**Required task**
Repeat the listing in full, word for word.

** Start of Extracted records **

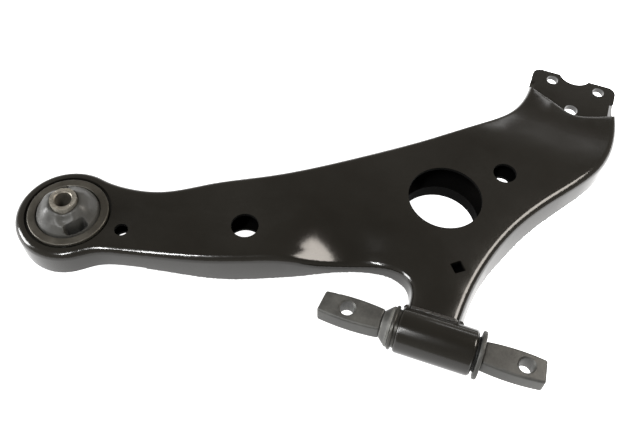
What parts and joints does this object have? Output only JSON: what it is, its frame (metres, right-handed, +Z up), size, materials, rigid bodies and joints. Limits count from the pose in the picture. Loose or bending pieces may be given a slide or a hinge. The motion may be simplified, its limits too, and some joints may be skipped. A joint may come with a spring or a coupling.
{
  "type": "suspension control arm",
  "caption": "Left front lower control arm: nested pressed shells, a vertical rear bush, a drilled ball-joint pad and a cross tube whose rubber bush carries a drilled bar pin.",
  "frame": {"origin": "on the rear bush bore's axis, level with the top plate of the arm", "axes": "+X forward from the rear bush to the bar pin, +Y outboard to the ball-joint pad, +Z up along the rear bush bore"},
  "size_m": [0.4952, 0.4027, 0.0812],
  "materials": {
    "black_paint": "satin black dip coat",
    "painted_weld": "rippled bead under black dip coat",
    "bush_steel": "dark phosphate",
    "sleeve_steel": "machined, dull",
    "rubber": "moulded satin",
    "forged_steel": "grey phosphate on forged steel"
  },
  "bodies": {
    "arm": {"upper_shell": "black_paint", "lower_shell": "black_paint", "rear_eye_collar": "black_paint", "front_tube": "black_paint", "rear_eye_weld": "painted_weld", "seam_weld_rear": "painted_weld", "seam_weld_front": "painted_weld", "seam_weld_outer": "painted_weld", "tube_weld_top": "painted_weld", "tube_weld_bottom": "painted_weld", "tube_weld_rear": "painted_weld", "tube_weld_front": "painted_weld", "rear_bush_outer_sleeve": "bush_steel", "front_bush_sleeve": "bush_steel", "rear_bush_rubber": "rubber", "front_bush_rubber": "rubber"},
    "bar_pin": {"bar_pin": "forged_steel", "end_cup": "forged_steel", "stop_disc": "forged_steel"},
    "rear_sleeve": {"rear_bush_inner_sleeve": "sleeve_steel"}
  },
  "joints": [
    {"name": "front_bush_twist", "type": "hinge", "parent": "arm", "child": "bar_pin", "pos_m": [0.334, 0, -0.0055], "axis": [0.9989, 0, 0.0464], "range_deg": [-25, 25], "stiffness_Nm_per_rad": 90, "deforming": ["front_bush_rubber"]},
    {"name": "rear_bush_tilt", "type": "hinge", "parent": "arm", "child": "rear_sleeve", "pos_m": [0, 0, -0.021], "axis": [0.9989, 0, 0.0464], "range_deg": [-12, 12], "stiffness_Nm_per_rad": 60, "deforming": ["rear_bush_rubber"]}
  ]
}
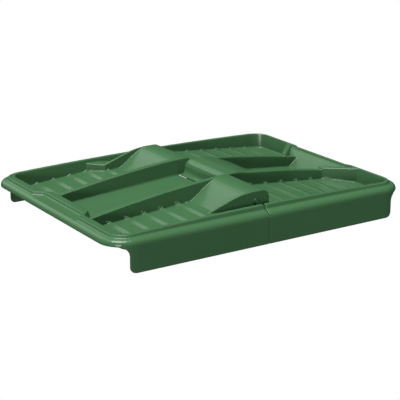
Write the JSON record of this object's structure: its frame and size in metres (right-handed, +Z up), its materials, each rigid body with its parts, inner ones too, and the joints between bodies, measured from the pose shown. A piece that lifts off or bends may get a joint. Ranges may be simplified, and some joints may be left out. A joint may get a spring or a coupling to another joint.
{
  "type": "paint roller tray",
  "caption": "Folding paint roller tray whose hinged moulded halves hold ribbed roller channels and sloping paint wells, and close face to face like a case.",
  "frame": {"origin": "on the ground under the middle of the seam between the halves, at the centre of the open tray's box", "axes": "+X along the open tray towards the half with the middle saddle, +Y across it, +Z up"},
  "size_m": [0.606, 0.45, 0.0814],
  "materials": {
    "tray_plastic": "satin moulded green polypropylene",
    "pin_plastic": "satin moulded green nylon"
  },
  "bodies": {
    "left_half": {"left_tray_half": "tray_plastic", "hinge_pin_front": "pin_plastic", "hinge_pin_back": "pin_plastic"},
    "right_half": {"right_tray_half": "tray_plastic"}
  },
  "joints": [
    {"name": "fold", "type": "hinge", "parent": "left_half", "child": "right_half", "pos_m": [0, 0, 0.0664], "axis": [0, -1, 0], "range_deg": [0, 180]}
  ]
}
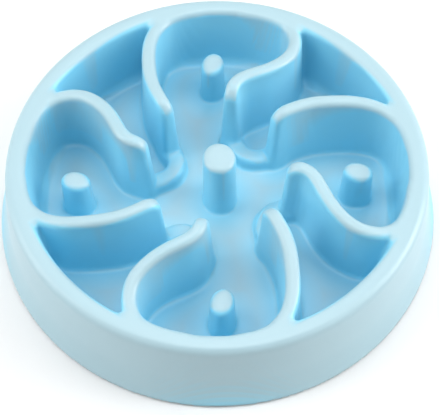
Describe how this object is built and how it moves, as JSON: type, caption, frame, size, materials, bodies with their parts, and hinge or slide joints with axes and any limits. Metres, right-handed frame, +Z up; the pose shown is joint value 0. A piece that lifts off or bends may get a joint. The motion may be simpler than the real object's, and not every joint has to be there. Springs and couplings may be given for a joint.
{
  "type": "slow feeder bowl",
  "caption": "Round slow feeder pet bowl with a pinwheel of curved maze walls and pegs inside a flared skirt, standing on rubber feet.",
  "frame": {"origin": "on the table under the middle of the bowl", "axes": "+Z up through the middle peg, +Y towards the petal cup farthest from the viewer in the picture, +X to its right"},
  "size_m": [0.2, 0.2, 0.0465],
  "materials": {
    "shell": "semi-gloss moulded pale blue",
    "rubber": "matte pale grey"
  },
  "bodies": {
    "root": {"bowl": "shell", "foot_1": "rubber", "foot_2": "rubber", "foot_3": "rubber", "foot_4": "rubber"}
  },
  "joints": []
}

** End of Extracted records **

**Task answer**
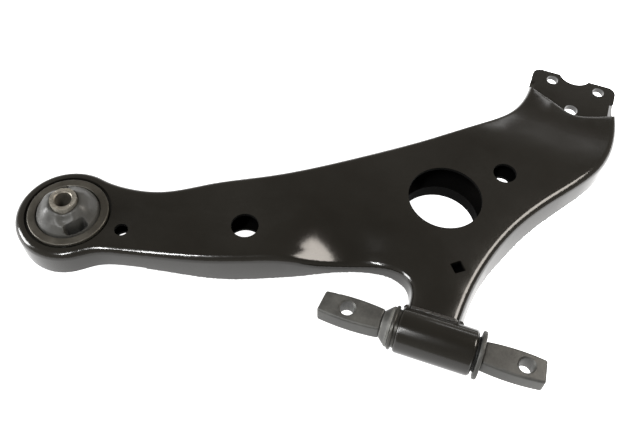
What parts and joints does this object have? Output only JSON: what it is, its frame (metres, right-handed, +Z up), size, materials, rigid bodies and joints. Limits count from the pose in the picture. Loose or bending pieces may be given a slide or a hinge. The motion may be simplified, its limits too, and some joints may be skipped. A joint may come with a spring or a coupling.
{
  "type": "suspension control arm",
  "caption": "Left front lower control arm: nested pressed shells, a vertical rear bush, a drilled ball-joint pad and a cross tube whose rubber bush carries a drilled bar pin.",
  "frame": {"origin": "on the rear bush bore's axis, level with the top plate of the arm", "axes": "+X forward from the rear bush to the bar pin, +Y outboard to the ball-joint pad, +Z up along the rear bush bore"},
  "size_m": [0.4952, 0.4027, 0.0812],
  "materials": {
    "black_paint": "satin black dip coat",
    "painted_weld": "rippled bead under black dip coat",
    "bush_steel": "dark phosphate",
    "sleeve_steel": "machined, dull",
    "rubber": "moulded satin",
    "forged_steel": "grey phosphate on forged steel"
  },
  "bodies": {
    "arm": {"upper_shell": "black_paint", "lower_shell": "black_paint", "rear_eye_collar": "black_paint", "front_tube": "black_paint", "rear_eye_weld": "painted_weld", "seam_weld_rear": "painted_weld", "seam_weld_front": "painted_weld", "seam_weld_outer": "painted_weld", "tube_weld_top": "painted_weld", "tube_weld_bottom": "painted_weld", "tube_weld_rear": "painted_weld", "tube_weld_front": "painted_weld", "rear_bush_outer_sleeve": "bush_steel", "front_bush_sleeve": "bush_steel", "rear_bush_rubber": "rubber", "front_bush_rubber": "rubber"},
    "bar_pin": {"bar_pin": "forged_steel", "end_cup": "forged_steel", "stop_disc": "forged_steel"},
    "rear_sleeve": {"rear_bush_inner_sleeve": "sleeve_steel"}
  },
  "joints": [
    {"name": "front_bush_twist", "type": "hinge", "parent": "arm", "child": "bar_pin", "pos_m": [0.334, 0, -0.0055], "axis": [0.9989, 0, 0.0464], "range_deg": [-25, 25], "stiffness_Nm_per_rad": 90, "deforming": ["front_bush_rubber"]},
    {"name": "rear_bush_tilt", "type": "hinge", "parent": "arm", "child": "rear_sleeve", "pos_m": [0, 0, -0.021], "axis": [0.9989, 0, 0.0464], "range_deg": [-12, 12], "stiffness_Nm_per_rad": 60, "deforming": ["rear_bush_rubber"]}
  ]
}
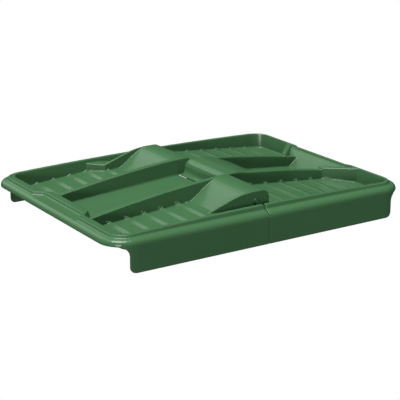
Write the JSON record of this object's structure: its frame and size in metres (right-handed, +Z up), its materials, each rigid body with its parts, inner ones too, and the joints between bodies, measured from the pose shown. A piece that lifts off or bends may get a joint. Ranges may be simplified, and some joints may be left out. A joint may get a spring or a coupling to another joint.
{
  "type": "paint roller tray",
  "caption": "Folding paint roller tray whose hinged moulded halves hold ribbed roller channels and sloping paint wells, and close face to face like a case.",
  "frame": {"origin": "on the ground under the middle of the seam between the halves, at the centre of the open tray's box", "axes": "+X along the open tray towards the half with the middle saddle, +Y across it, +Z up"},
  "size_m": [0.606, 0.45, 0.0814],
  "materials": {
    "tray_plastic": "satin moulded green polypropylene",
    "pin_plastic": "satin moulded green nylon"
  },
  "bodies": {
    "left_half": {"left_tray_half": "tray_plastic", "hinge_pin_front": "pin_plastic", "hinge_pin_back": "pin_plastic"},
    "right_half": {"right_tray_half": "tray_plastic"}
  },
  "joints": [
    {"name": "fold", "type": "hinge", "parent": "left_half", "child": "right_half", "pos_m": [0, 0, 0.0664], "axis": [0, -1, 0], "range_deg": [0, 180]}
  ]
}
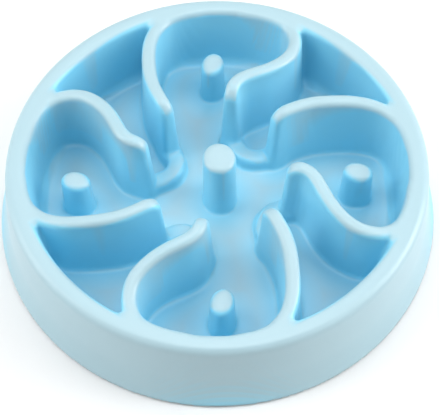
Describe how this object is built and how it moves, as JSON: type, caption, frame, size, materials, bodies with their parts, and hinge or slide joints with axes and any limits. Metres, right-handed frame, +Z up; the pose shown is joint value 0. A piece that lifts off or bends may get a joint. The motion may be simpler than the real object's, and not every joint has to be there. Springs and couplings may be given for a joint.
{
  "type": "slow feeder bowl",
  "caption": "Round slow feeder pet bowl with a pinwheel of curved maze walls and pegs inside a flared skirt, standing on rubber feet.",
  "frame": {"origin": "on the table under the middle of the bowl", "axes": "+Z up through the middle peg, +Y towards the petal cup farthest from the viewer in the picture, +X to its right"},
  "size_m": [0.2, 0.2, 0.0465],
  "materials": {
    "shell": "semi-gloss moulded pale blue",
    "rubber": "matte pale grey"
  },
  "bodies": {
    "root": {"bowl": "shell", "foot_1": "rubber", "foot_2": "rubber", "foot_3": "rubber", "foot_4": "rubber"}
  },
  "joints": []
}